11. On the last seen evidence, the submission of Mr.Sumeet Verma,

counsel for the appellant, was that the evidence of last seen only, by itself

is a weak piece of evidence and therefore it may not be safe for the court

to base the conviction of the accused on such an evidence solitarily,

unsupported by any other circumstantial evidence, unerringly pointing

out to the guilt of the accused totally inconsistent with his innocence.

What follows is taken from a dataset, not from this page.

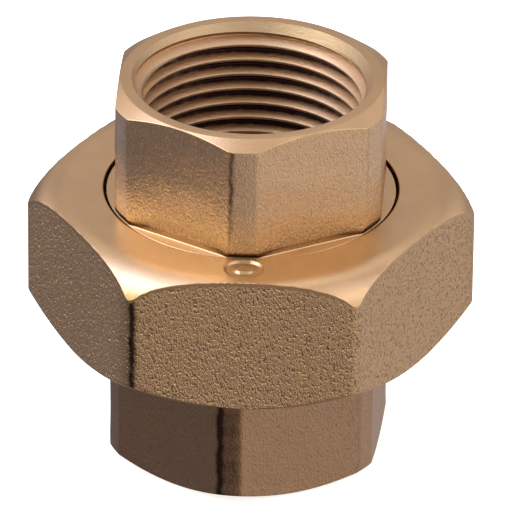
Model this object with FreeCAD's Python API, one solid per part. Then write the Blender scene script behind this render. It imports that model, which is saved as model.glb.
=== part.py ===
import FreeCAD, Part

# Flat-seat pipe union, both ends internal ISO 228 G 1. Millimetres, +Z up the bore axis,
# z = 0 on the bottom end face. Four separate pieces: the lower end with its threaded spigot,
# the sealing ring on its flat seat, the tail end standing on the ring, and the union nut that
# hangs on the tail's collar and screws down the spigot.

import math
import os

from FreeCAD import Vector

# overall
HEIGHT = 57.4
LOWER_CLIP_R = 20.75
TAIL_CLIP_R = 20.5  # the tail's hexagon has to pass through the hole in the nut
LOWER_HEX_AF = 37.5
TAIL_HEX_AF = 37.2
NUT_AF = 55.0
TAIL_CLOCK = 4.4  # degrees each hexagon stands turned from the lower one
NUT_CLOCK = 5.4

# levels along the axis
LOWER_HEX_TOP_Z = 18.3
SEAT_Z = 30.7
RING_TOP_Z = 32.7
COLLAR_TOP_Z = 36.0
NECK_TOP_Z = 39.7
NUT_BOTTOM_Z = 19.7
NUT_TOP_Z = 40.0

# threads, both 11 turns to the inch with 55 degree flanks
PITCH = 2.309
FLANK = math.tan(math.radians(27.5))
CREST_FLAT = PITCH / 6
PORT_MAJOR_R = 16.6245
PORT_CREST_R = 15.32
PORT_DRILL_R = 15.146
PORT_THREAD_LENGTH = 17.2
PORT_RELIEF = 2.3
PORT_RELIEF_R = 16.75
PORT_DRILL_LENGTH = 2.8
PASSAGE_R = 14.0
SPIGOT_MAJOR_R = 23.9015
SPIGOT_CREST_R = 23.82
SPIGOT_ROOT_R = 22.423
SPIGOT_RELIEF_TOP_Z = 21.1
SPIGOT_RELIEF_R = 22.2
SPIGOT_THREAD_START_Z = 19.6
NUT_CREST_R = 22.573
NUT_ROOT_R = 24.05
NUT_RELIEF_Z = 32.0
NUT_RELIEF_R = 24.2
FLANK_ALLOWANCE = 0.1  # each groove is this much wider than the basic profile

# collar, neck and lip
COLLAR_R = 22.2
NECK_R = 20.4
NUT_HOLE_R = 20.8

# sealing ring
RING_OUTER_R = 21.8
RING_INNER_R = 15.0

# chamfers and edge rounding
TOP_FACE_R = 18.4
BOTTOM_FACE_R = 18.0
END_SLOPE = math.tan(math.radians(30))
MOUTH_R = 16.85
MOUTH_DEPTH = 0.9
NUT_CROWN_R = 25.8  # where the flat top of the nut starts to curve down
NUT_CROWN_ROUND = 6.335
NUT_BOTTOM_FACE_R = 27.4
NUT_BOTTOM_SLOPE = math.tan(math.radians(35))
NUT_CORNER_ROUND = 1.65
HEX_CORNER_ROUND = 0.6

# plain oval mark sunk in the top of the nut over one flat
MARK_R = 23.7
MARK_LENGTH = 5.2
MARK_WIDTH = 4.4
MARK_DEPTH = 0.3
MARK_BOSS_LENGTH = 2.6
MARK_BOSS_WIDTH = 1.8


def cylinder(radius, z0, z1):
    """A solid cylinder on the axis."""
    return Part.makeCylinder(radius, z1 - z0, Vector(0, 0, z0))


def turned(outline):
    """The solid swept by a closed outline of (radius, height) points about the axis."""
    points = [Vector(r, 0, z) for r, z in outline]
    face = Part.Face(Part.makePolygon(points + points[:1]))
    return face.revolve(Vector(0, 0, 0), Vector(0, 0, 1), 360)


def hexagon(across_flats, z0, z1, clock, corner_round):
    """A hexagonal prism with one corner turned by clock degrees from -Y and rounded corners."""
    radius = across_flats / math.sqrt(3)
    angles = [math.radians(60 * i - 90 + clock) for i in range(7)]
    points = [Vector(radius * math.cos(a), radius * math.sin(a), z0) for a in angles]
    prism = Part.Face(Part.makePolygon(points)).extrude(Vector(0, 0, z1 - z0))
    uprights = [e for e in prism.Edges if abs(e.tangentAt(e.FirstParameter).z) > 0.99]
    return prism.makeFillet(corner_round, uprights)


def groove(profile, z0, z1, start):
    """A right-hand helical cutter of (inner r, width there, outer r, width there).

    It begins start degrees round from +X, and where it passes +X is z0 plus whole pitches.
    """
    inner_r, inner_width, outer_r, outer_width = profile
    outline = Part.makePolygon(
        [
            Vector(inner_r, 0, -inner_width / 2),
            Vector(outer_r, 0, -outer_width / 2),
            Vector(outer_r, 0, outer_width / 2),
            Vector(inner_r, 0, inner_width / 2),
            Vector(inner_r, 0, -inner_width / 2),
        ]
    )
    helix = Part.makeHelix(PITCH, z1 - z0, inner_r)
    cutter = Part.Wire(helix).makePipeShell([outline], True, True)
    if cutter.Volume < 0:
        cutter.reverse()
    cutter.rotate(Vector(0, 0, 0), Vector(0, 0, 1), start)
    cutter.translate(Vector(0, 0, z0 + PITCH * start / 360))
    return cutter


def threaded(body, profile, z0, z1):
    """The body with a helical groove cut in it.

    The cut can be lost where an end of the groove meets the seam of a round face, so the
    removed volume is checked and the groove is started elsewhere if it is missing.
    """
    for start in (0, 30, 90, 150):
        cutter = groove(profile, z0, z1, start)
        result = body.cut(cutter)
        if body.Volume - result.Volume > cutter.Volume / 4:
            return result
    raise RuntimeError("a thread groove was not cut")


def internal_profile(major_r, crest_r, root_r, allowance):
    """The groove of an internal thread, from a little inside its crests."""
    inner_r = crest_r - 0.12
    inner_width = CREST_FLAT + 2 * (major_r - inner_r) * FLANK + allowance
    outer_width = CREST_FLAT + 2 * (major_r - root_r) * FLANK + allowance
    return (inner_r, inner_width, root_r, outer_width)


def external_profile(root_r, crest_r, allowance):
    """The groove of an external thread, to a little outside its crests."""
    outer_r = crest_r + 0.1
    outer_width = CREST_FLAT + 2 * (outer_r - root_r) * FLANK + allowance
    return (root_r, CREST_FLAT + allowance, outer_r, outer_width)


def cut_port(body, face_z, inward):
    """Cuts the G 1 thread, its relief, the plain tapping bore and the chamfered mouth.

    inward is +1 for the bottom face and -1 for the top one.
    """
    thread_z = face_z + inward * PORT_THREAD_LENGTH
    relief_z = thread_z + inward * PORT_RELIEF
    drill_z = relief_z + inward * PORT_DRILL_LENGTH
    outside_z = face_z - inward

    def bore(radius, za, zb):
        return cylinder(radius, min(za, zb), max(za, zb))

    body = body.cut(bore(PORT_CREST_R, outside_z, thread_z + inward))
    body = body.cut(bore(PORT_RELIEF_R, thread_z, relief_z))
    body = body.cut(bore(PORT_DRILL_R, relief_z - inward, drill_z))
    start_z = face_z - inward * 1.5
    end_z = thread_z + inward * PORT_RELIEF / 2
    low_z = min(start_z, end_z)
    high_z = max(start_z, end_z)
    profile = internal_profile(PORT_MAJOR_R, PORT_CREST_R, PORT_MAJOR_R, 0)
    body = threaded(body, profile, low_z, high_z)
    mouth = turned(
        [
            (0, face_z - inward * 4),
            (MOUTH_R + 4, face_z - inward * 4),
            (MOUTH_R, face_z),
            (MOUTH_R - MOUTH_DEPTH, face_z + inward * MOUTH_DEPTH),
            (0, face_z + inward * MOUTH_DEPTH),
        ]
    )
    return body.cut(mouth)


def make_lower_end():
    drop = (LOWER_CLIP_R - BOTTOM_FACE_R) * END_SLOPE
    envelope = turned(
        [
            (0, 0),
            (BOTTOM_FACE_R, 0),
            (LOWER_CLIP_R, drop),
            (LOWER_CLIP_R, LOWER_HEX_TOP_Z - 0.8),
            (LOWER_CLIP_R - 1.4, LOWER_HEX_TOP_Z),
            (0, LOWER_HEX_TOP_Z),
        ]
    )
    hexed = hexagon(LOWER_HEX_AF, 0, LOWER_HEX_TOP_Z, 0, HEX_CORNER_ROUND).common(envelope)
    spigot = turned(
        [
            (0, LOWER_HEX_TOP_Z - 2),
            (SPIGOT_RELIEF_R - 4, LOWER_HEX_TOP_Z - 2),
            (SPIGOT_RELIEF_R, LOWER_HEX_TOP_Z),
            (SPIGOT_RELIEF_R, SPIGOT_RELIEF_TOP_Z),
            (SPIGOT_CREST_R, SPIGOT_RELIEF_TOP_Z + 1),
            (SPIGOT_CREST_R, SEAT_Z - 1.6),
            (SPIGOT_ROOT_R - 0.3, SEAT_Z),
            (0, SEAT_Z),
        ]
    )
    body = hexed.fuse(spigot)
    profile = external_profile(SPIGOT_ROOT_R, SPIGOT_CREST_R, FLANK_ALLOWANCE)
    body = threaded(body, profile, SPIGOT_THREAD_START_Z, SEAT_Z + 1.4)
    body = cut_port(body, 0, 1)
    return body.cut(cylinder(PASSAGE_R, 5, SEAT_Z + 1))


def make_tail_end():
    drop = (TAIL_CLIP_R - TOP_FACE_R) * END_SLOPE
    envelope = turned(
        [
            (0, NECK_TOP_Z),
            (TAIL_CLIP_R, NECK_TOP_Z),
            (TAIL_CLIP_R, HEIGHT - drop),
            (TOP_FACE_R, HEIGHT),
            (0, HEIGHT),
        ]
    )
    hexed = hexagon(TAIL_HEX_AF, NECK_TOP_Z, HEIGHT, TAIL_CLOCK, HEX_CORNER_ROUND)
    foot = turned(
        [
            (0, RING_TOP_Z),
            (COLLAR_R - 0.6, RING_TOP_Z),
            (COLLAR_R, RING_TOP_Z + 0.6),
            (COLLAR_R, COLLAR_TOP_Z),
            (NECK_R, COLLAR_TOP_Z),
            (NECK_R, NECK_TOP_Z),
            (0, NECK_TOP_Z),
        ]
    )
    body = hexed.common(envelope).fuse(foot)
    body = cut_port(body, HEIGHT, -1)
    return body.cut(cylinder(PASSAGE_R, RING_TOP_Z - 1, HEIGHT))


def make_sealing_ring():
    return cylinder(RING_OUTER_R, SEAT_Z, RING_TOP_Z).cut(
        cylinder(RING_INNER_R, SEAT_Z - 1, RING_TOP_Z + 1)
    )


def oval(length, width, z0, z1):
    """An upright prism of stadium section, long along X."""
    half = (length - width) / 2
    ends = [
        Part.makeCylinder(width / 2, z1 - z0, Vector(x, 0, z0)) for x in (-half, half)
    ]
    middle = Part.makeBox(2 * half, width, z1 - z0, Vector(-half, -width / 2, z0))
    return ends[0].fuse(middle).fuse(ends[1]).removeSplitter()


def nut_envelope():
    """A conical bottom edge and a top that curves down smoothly from its flat annulus."""
    reach = NUT_CROWN_R + NUT_CROWN_ROUND
    middle = NUT_CROWN_ROUND * math.sqrt(0.5)
    shoulder_z = NUT_TOP_Z - NUT_CROWN_ROUND
    foot_z = NUT_BOTTOM_Z + (reach - NUT_BOTTOM_FACE_R) * NUT_BOTTOM_SLOPE
    crown = Vector(NUT_CROWN_R, 0, NUT_TOP_Z)
    shoulder = Vector(reach, 0, shoulder_z)
    on_arc = Vector(NUT_CROWN_R + middle, 0, shoulder_z + middle)
    foot = Vector(reach, 0, foot_z)
    bottom = Vector(NUT_BOTTOM_FACE_R, 0, NUT_BOTTOM_Z)
    low = Vector(0, 0, NUT_BOTTOM_Z)
    high = Vector(0, 0, NUT_TOP_Z)
    edges = [
        Part.makeLine(low, bottom),
        Part.makeLine(bottom, foot),
        Part.makeLine(foot, shoulder),
        Part.Arc(shoulder, on_arc, crown).toShape(),
        Part.makeLine(crown, high),
        Part.makeLine(high, low),
    ]
    return Part.Face(Part.Wire(edges)).revolve(Vector(0, 0, 0), Vector(0, 0, 1), 360)


def make_union_nut():
    body = hexagon(NUT_AF, NUT_BOTTOM_Z, NUT_TOP_Z, 30 + NUT_CLOCK, NUT_CORNER_ROUND)
    body = body.common(nut_envelope())
    body = body.cut(cylinder(NUT_HOLE_R, NUT_BOTTOM_Z - 1, NUT_TOP_Z + 1))
    body = body.cut(cylinder(NUT_CREST_R, NUT_BOTTOM_Z - 1, COLLAR_TOP_Z - 1))
    profile = internal_profile(SPIGOT_MAJOR_R, NUT_CREST_R, NUT_ROOT_R, FLANK_ALLOWANCE)
    start_z = SPIGOT_THREAD_START_Z - 1.5 * PITCH  # half a pitch off, crest in groove
    body = threaded(body, profile, start_z, NUT_RELIEF_Z + 1.5)
    body = body.cut(cylinder(NUT_RELIEF_R, NUT_RELIEF_Z, COLLAR_TOP_Z))
    mouth = turned(
        [
            (0, NUT_BOTTOM_Z - 1),
            (NUT_ROOT_R + 1.4, NUT_BOTTOM_Z - 1),
            (NUT_CREST_R - 0.1, NUT_BOTTOM_Z + 1.88),
            (0, NUT_BOTTOM_Z + 1.88),
        ]
    )
    body = body.cut(mouth)
    recess = oval(MARK_LENGTH, MARK_WIDTH, NUT_TOP_Z - MARK_DEPTH, NUT_TOP_Z + 1)
    boss = oval(
        MARK_BOSS_LENGTH, MARK_BOSS_WIDTH, NUT_TOP_Z - MARK_DEPTH - 0.5, NUT_TOP_Z - 0.05
    )
    mark = recess.cut(boss)
    mark.translate(Vector(0, -MARK_R, 0))
    mark.rotate(Vector(0, 0, 0), Vector(0, 0, 1), NUT_CLOCK)
    return body.cut(mark)


pieces = {
    "lower_end": make_lower_end(),
    "sealing_ring": make_sealing_ring(),
    "tail_end": make_tail_end(),
    "union_nut": make_union_nut(),
}
os.makedirs("parts", exist_ok=True)
for name, shape in pieces.items():
    solid = shape.Solids[0]
    print(name, solid.isValid(), len(shape.Solids), round(solid.Volume), len(solid.Faces))
    solid.exportStep(f"parts/{name}.step")
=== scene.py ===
import math

import bmesh
import bpy
import numpy as np
from mathutils import Matrix, Vector


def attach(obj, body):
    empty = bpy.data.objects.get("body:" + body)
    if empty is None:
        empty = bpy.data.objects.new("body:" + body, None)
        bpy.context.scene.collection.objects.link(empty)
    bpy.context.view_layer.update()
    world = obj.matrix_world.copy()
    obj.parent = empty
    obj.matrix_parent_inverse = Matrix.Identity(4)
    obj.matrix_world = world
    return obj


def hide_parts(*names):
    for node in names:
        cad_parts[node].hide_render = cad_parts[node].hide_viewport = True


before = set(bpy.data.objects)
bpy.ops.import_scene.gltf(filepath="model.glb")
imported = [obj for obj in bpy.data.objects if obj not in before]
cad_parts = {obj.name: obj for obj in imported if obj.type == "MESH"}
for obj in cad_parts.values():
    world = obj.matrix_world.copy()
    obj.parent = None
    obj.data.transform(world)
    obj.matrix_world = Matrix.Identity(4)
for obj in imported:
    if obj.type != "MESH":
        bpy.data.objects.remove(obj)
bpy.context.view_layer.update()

MM = 0.001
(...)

Counsel for the appellant further argued that the last seen evidence must

qualify two primary tests being test of proximity of time and test of

proximity of distance and in the present case, the prosecution blatantly

failed on both the counts. Contention raised by counsel for the appellant

was that as per Ajay (PW-1) the accused was seen in the company of the

deceased at 8.30 p.m. on 19th January, 1999 and as per the post mortem

report, which was conducted on 22.1.1999 at 1:15 p.m., the time of the

death opined by the doctor, PW-21, was 37 hours back which would

mean that the death of the child, Rahul might have taken place on

22.01.1999 at around 12:05 a.m.. Thus, there was a clear gap of around

51 hours 45 minutes since the time when the deceased and the accused

were last seen in the company of each other by PW-1 and the time when

the deceased was murdered by some person. Similarly, the counsel for the

appellant also pointed out that even the place of death was far away from

the place where the jagran was taking place, although this distance was

not proved by the prosecution on record. Learned counsel for the

appellant also argued that the time gap between the alleged incident and

the last seen evidence was so wide that the possibility cannot be ruled out

that in between anybody could meet the deceased to accomplish his plans

and simply because the accused was seen in the company of the deceased,

that too at a place near jagran, where the deceased could have been seen

in company of many other persons, it will be hazardous to convict the

accused on the basis of such a week piece of evidence.

12. Counsel for the appellant also laid strong attack on the version of

Ajay (PW-1). The counsel for the appellant contended that PW-1 left for

Ludhiana on the evening of 20th January, 1999 and returned back on 23rd

January, 1999. Contention raised by the counsel for the appellant was that

in his cross-examination, Ajay (PW-1) deposed that he left Ludhiana at

about 3.30 a.m. on 23rd January, 1999 and reached Delhi at 4.30 p.m.,

which would mean that it took him nearly 13 hours from Ludhiana to

reach Delhi, while distance from Ludhiana to Delhi can be easily covered

within maximum six hours.

13. Other contention raised by counsel for the appellant was that Ajay

(PW-1) in his cross-examination, showed his ignorance with regard to the

address of his brother with whom he resides in Ludhiana. Counsel for the

appellant also argued that the appellant had attended his duty on 20 th and

21st January, 1999 as per the deposition of PW-7 and this testimony of

PW-7 also goes in favour of the appellant as had the deceased been in the

company of the appellant or he would have been murdered at the hands of

the appellant on 22.1.1999 at 12:05 a.m., then the appellant would not

have attended his duties on 20th and 21st January, 1999. Counsel for the

appellant also argued that 19th January, 1999 was a holiday and therefore

the appellant did not attend his duty that day and thus his absence on 19th

January, 1999 cannot be taken as adverse against him.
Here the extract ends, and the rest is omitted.